Unless the certificate of authentication hereon has been executed by the Trustee whose name appears below by manual signature, this Note shall not be entitled to any benefit under the Indenture referred to on the reverse hereof, or be valid or obligatory for any purpose.

[Remainder of page intentionally left blank]

 

Exh A-2-2-5


IN WITNESS WHEREOF, each of the Co-Issuers has caused this instrument to be signed, manually or in facsimile, by its Authorized Officer.

Date:                     

 

DOMINO’S PIZZA MASTER ISSUER LLC,
as Co-Issuer
 

 

By:
Name:
Title:

DOMINO’S SPV CANADIAN HOLDING COMPANY INC.,

as Co-Issuer

 

 

By:
Name:
Title:

 

DOMINO’S PIZZA DISTRIBUTION LLC,
as Co-Issuer
 

 

By:
Name:
Title:

 

DOMINO’S IP HOLDER LLC,
as Co-Issuer
 

 

By:
Name:
Title:

 

Exh A-2-2-6


CERTIFICATE OF AUTHENTICATION

This is one of the Series 2019-1 Class A-2 Notes issued under the within-mentioned Indenture.

 

CITIBANK, N.A.,
as Trustee
 

 

By:
Authorized Signatory

 

Exh A-2-2-7


[REVERSE OF NOTE]

This Note is one of a duly authorized issue of Series 2019-1 Class A-2 Notes of the Co-Issuers designated as their $675,000,000 Series 2019-1 3.668% Fixed Rate Senior Secured Notes, Class A-2 (herein called the “Series 2019-1 Class A-2 Notes”), all issued under (i) the Amended and Restated Base Indenture, dated as of March 15, 2012 (such Amended and Restated Base Indenture, as amended, supplemented or modified, is herein called the “Base Indenture”), among the Co-Issuers and Citibank, N.A., as trustee (the “Trustee”, which term includes any successor Trustee under the Base Indenture) and as securities intermediary, and (ii) a Series 2019-1 Supplement to the Base Indenture, dated as of November 19, 2019 (the “Series 2019-1 Supplement”), among the Co-Issuers, the Trustee and Citibank, N.A., as Series 2019-1 Securities Intermediary. The Base Indenture and the Series 2019-1 Supplement are referred to herein as the “Indenture”. The Series 2019-1 Class A-2 Notes are subject to all terms of the Indenture.
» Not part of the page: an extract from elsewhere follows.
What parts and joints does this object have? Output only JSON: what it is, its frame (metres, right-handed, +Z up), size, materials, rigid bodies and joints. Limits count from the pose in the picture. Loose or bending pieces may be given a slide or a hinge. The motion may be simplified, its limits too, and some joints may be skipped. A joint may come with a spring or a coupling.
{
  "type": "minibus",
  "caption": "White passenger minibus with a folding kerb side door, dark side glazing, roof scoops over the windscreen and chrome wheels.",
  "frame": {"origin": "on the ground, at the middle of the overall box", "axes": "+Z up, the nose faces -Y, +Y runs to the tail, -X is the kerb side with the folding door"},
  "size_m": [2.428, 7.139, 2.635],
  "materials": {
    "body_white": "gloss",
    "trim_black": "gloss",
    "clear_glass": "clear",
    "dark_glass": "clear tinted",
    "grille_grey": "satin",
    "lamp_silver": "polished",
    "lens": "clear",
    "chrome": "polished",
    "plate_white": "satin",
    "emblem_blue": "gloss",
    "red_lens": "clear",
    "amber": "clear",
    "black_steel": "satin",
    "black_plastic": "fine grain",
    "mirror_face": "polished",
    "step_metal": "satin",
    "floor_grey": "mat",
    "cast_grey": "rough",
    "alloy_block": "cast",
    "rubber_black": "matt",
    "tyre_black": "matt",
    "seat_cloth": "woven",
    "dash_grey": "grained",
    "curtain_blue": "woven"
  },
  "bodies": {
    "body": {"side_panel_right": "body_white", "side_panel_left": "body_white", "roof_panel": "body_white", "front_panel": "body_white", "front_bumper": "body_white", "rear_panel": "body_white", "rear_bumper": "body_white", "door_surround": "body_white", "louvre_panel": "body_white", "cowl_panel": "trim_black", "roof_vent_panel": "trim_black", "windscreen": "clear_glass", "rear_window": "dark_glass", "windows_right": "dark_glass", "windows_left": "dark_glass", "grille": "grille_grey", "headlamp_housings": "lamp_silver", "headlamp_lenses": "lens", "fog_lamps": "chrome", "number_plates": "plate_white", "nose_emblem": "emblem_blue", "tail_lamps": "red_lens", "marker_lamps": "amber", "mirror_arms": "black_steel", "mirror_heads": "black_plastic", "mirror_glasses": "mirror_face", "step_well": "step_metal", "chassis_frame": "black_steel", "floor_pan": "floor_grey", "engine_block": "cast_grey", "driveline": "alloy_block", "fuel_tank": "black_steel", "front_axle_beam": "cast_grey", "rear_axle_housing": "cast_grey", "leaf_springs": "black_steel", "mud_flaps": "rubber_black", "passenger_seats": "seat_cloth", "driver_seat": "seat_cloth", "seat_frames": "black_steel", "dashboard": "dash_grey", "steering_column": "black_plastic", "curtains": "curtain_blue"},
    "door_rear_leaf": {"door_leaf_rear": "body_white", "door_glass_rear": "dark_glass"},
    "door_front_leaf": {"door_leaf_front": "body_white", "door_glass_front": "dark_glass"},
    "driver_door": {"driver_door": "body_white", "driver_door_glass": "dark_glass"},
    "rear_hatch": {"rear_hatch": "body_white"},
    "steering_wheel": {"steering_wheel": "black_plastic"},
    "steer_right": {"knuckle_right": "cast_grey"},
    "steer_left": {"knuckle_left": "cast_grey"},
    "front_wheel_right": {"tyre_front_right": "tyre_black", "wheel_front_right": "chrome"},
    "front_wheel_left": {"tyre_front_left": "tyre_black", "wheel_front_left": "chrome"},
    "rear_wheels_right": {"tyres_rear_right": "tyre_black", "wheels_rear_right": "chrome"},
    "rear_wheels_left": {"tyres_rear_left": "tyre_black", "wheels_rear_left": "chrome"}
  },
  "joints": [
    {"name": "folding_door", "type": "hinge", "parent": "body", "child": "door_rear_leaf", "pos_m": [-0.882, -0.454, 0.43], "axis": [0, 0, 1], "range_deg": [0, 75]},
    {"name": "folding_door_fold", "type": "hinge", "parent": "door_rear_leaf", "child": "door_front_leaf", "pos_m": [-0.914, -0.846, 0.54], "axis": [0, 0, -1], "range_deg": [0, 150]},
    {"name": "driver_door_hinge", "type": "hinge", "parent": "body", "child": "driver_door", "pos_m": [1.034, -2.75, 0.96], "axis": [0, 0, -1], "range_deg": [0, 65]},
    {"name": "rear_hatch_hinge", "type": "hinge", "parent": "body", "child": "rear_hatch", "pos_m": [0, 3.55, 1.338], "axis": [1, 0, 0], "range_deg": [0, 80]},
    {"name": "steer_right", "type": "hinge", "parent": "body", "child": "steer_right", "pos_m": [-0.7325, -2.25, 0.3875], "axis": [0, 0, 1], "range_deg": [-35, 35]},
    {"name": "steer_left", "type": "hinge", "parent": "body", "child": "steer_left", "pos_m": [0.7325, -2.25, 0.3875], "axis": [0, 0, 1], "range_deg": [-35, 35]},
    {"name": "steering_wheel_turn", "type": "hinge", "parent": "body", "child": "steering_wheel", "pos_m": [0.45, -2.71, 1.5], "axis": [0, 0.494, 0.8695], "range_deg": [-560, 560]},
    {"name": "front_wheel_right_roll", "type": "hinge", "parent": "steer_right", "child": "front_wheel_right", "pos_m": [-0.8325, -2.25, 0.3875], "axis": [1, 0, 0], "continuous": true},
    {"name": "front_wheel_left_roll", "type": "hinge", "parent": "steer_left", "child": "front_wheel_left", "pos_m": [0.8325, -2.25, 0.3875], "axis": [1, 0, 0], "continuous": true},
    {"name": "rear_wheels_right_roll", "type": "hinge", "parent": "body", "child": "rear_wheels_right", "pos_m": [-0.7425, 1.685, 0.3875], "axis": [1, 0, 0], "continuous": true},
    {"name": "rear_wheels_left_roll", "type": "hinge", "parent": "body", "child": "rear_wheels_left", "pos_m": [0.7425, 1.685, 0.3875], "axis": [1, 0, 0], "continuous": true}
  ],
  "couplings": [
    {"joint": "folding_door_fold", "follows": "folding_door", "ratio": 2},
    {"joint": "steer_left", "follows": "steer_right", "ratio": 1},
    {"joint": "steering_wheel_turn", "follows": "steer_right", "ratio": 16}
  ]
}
All terms used in this Note that are defined in the Indenture, as supplemented, modified or amended, shall have the meanings assigned to them in or pursuant to the Indenture, as so supplemented, modified or amended.

The Series 2019-1 Class A-2 Notes are and will be secured by the Collateral pledged as security therefor as provided in the Indenture.

The Notes will be issued in minimum denominations of $50,000 and integral multiples of $1,000 in excess thereof.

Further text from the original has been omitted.